Ultimately, when you are confronted with constraints, you have to manage around those constraints as best as you can. And based on what you have said here now and in the past, you have done yeoman's work in that regard.


>>I hear you...All I am saying is that it is not my preference to do things that would lock me into the fox box. But in your case, you have to make the call.
>
>If you only knew what we were locked in to here. < bg > IIS - not allowed. ASP -- not allowed. Cold Fusion server - allowed but no funds to get one. Notes Domino server - we got and are allowed to make Notes docs publishable to our intranet. Whooohooo!
>
>We also can use [and I have used] Oracle's htp functions and Database Access Descriptors for intranet apps. I just love writing hundreds of lines of proc code to produce a single web page. A slight exageration, but not very far off.
>
>>IMO, Oracle procs - using the utl_file package - to generate sql code files would be a neat way to go if text files is what you wanted. Or...just having the code rendered back to a proc - which would in turn - run the dynamic pl/sql - that too would be cool.
>>
>>Hey quick question..have you had success with global temp tables??? I miss that feature in sql server...
>
>Can't say that I have used them that I can remember. I do make use of cursors in procs quite often, and have used the DBMS_SQL functions to dynamically create a cursor. While I know what the cursor structure will look like, I don't know the selection criteria or the order by chosen by the users.

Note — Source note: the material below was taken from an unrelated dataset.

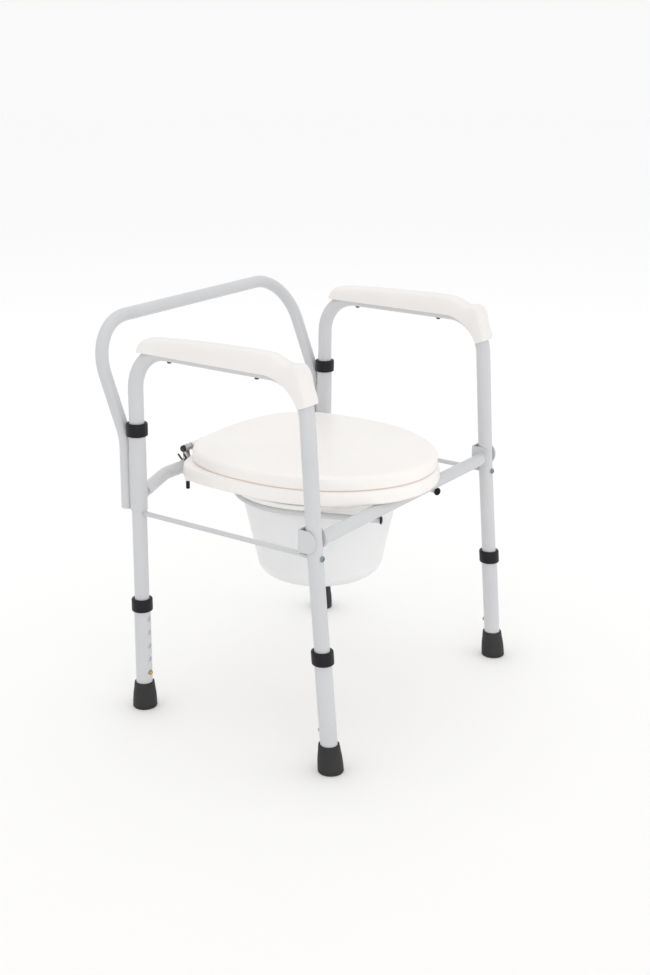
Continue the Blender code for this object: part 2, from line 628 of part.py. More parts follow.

So I dynamically create the SQL SELECT in a proc then pass that SQL to another proc that builds a cursor using DBMS_SQL based on that generated SQL. All of this is in the context of looping through matching records from a User's Inquiry on an intranet search page and rendering them into an HTML results table.
>
>If we ever upgraded to a newer version of Oracle, I could probably switch to XML and simplify things a bit, but I ain't holding my breath around here.